:: WHAT TO DO ::
Nothing should be output except the lines from the one containing "for number, angle" through the one containing "obj.parent = None", both ends included, each repeated exactly.

:: SUPPLIED INFORMATION ::
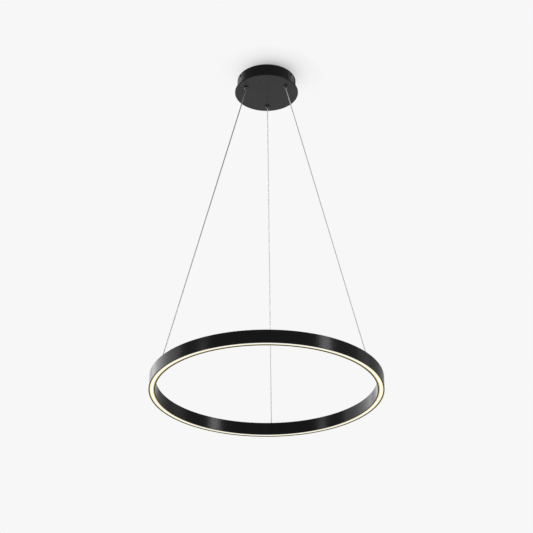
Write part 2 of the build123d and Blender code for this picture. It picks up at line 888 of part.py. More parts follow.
for number, angle in enumerate(cable_angles, 1):
    name = f"gripper_{number}"
    save(around(angle, gripper_body(), gripper_circle), f"{name}_body")
    save(around(angle, gripper_cap(), gripper_circle), f"{name}_cap")
    save(around(angle, gripper_plunger(), gripper_circle), f"{name}_plunger")
    save(around(angle, gripper_balls(), gripper_circle), f"{name}_balls")
    save(around(angle, gripper_spring(), gripper_circle), f"{name}_spring")
    save(free_cable(angle), f"cable_{number}")
    save(cable_tail(number - 1), f"cable_{number}_tail")
save(ring_profile(), "ring_profile")
save(ring_diffuser(), "ring_diffuser")
save(led_strip(), "led_strip")
save(led_chips(), "led_chips")
save(ring_splice(), "ring_splice")
save(splice_screws(), "splice_screws")
save(cable_bushes(), "cable_bushes")
save(cable_stops(), "cable_stops")
save(cable_ends(), "cable_ends")
save(ring_wires(), "ring_wires")
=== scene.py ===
import math

import bmesh
import bpy
from mathutils import Matrix, Vector


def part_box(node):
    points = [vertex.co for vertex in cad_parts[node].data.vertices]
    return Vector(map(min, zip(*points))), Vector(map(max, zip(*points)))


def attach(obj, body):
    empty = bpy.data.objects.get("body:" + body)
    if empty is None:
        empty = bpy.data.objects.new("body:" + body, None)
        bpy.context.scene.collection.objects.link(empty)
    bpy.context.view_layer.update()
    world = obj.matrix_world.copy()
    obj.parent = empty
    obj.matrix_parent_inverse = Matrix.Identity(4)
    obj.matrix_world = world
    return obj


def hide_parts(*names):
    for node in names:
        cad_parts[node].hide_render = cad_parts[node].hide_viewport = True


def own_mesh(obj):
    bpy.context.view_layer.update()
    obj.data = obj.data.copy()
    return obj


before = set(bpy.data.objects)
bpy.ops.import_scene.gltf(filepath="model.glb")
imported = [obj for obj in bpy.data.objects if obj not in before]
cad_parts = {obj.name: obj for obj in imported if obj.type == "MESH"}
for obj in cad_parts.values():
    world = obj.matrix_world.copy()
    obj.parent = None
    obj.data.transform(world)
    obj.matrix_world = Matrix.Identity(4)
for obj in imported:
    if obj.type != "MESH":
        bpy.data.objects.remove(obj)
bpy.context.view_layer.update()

# Camera
# It stands low in the room, three and a half metres off, and looks up at the whole light.
camera_place = (0.15707, -3.45894, -2.4656)
camera_rise = 28.31
camera_turn = 2.6
camera_lens = 99.75


def in_scene(name, data):
    """A new object that holds this data, linked to the scene."""
    made = bpy.data.objects.new(name, data)
    bpy.context.scene.collection.objects.link(made)
    return made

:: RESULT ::
for number, angle in enumerate(cable_angles, 1):
    name = f"gripper_{number}"
    save(around(angle, gripper_body(), gripper_circle), f"{name}_body")
    save(around(angle, gripper_cap(), gripper_circle), f"{name}_cap")
    save(around(angle, gripper_plunger(), gripper_circle), f"{name}_plunger")
    save(around(angle, gripper_balls(), gripper_circle), f"{name}_balls")
    save(around(angle, gripper_spring(), gripper_circle), f"{name}_spring")
    save(free_cable(angle), f"cable_{number}")
    save(cable_tail(number - 1), f"cable_{number}_tail")
save(ring_profile(), "ring_profile")
save(ring_diffuser(), "ring_diffuser")
save(led_strip(), "led_strip")
save(led_chips(), "led_chips")
save(ring_splice(), "ring_splice")
save(splice_screws(), "splice_screws")
save(cable_bushes(), "cable_bushes")
save(cable_stops(), "cable_stops")
save(cable_ends(), "cable_ends")
save(ring_wires(), "ring_wires")
=== scene.py ===
import math

import bmesh
import bpy
from mathutils import Matrix, Vector


def part_box(node):
    points = [vertex.co for vertex in cad_parts[node].data.vertices]
    return Vector(map(min, zip(*points))), Vector(map(max, zip(*points)))


def attach(obj, body):
    empty = bpy.data.objects.get("body:" + body)
    if empty is None:
        empty = bpy.data.objects.new("body:" + body, None)
        bpy.context.scene.collection.objects.link(empty)
    bpy.context.view_layer.update()
    world = obj.matrix_world.copy()
    obj.parent = empty
    obj.matrix_parent_inverse = Matrix.Identity(4)
    obj.matrix_world = world
    return obj


def hide_parts(*names):
    for node in names:
        cad_parts[node].hide_render = cad_parts[node].hide_viewport = True


def own_mesh(obj):
    bpy.context.view_layer.update()
    obj.data = obj.data.copy()
    return obj


before = set(bpy.data.objects)
bpy.ops.import_scene.gltf(filepath="model.glb")
imported = [obj for obj in bpy.data.objects if obj not in before]
cad_parts = {obj.name: obj for obj in imported if obj.type == "MESH"}
for obj in cad_parts.values():
    world = obj.matrix_world.copy()
    obj.parent = None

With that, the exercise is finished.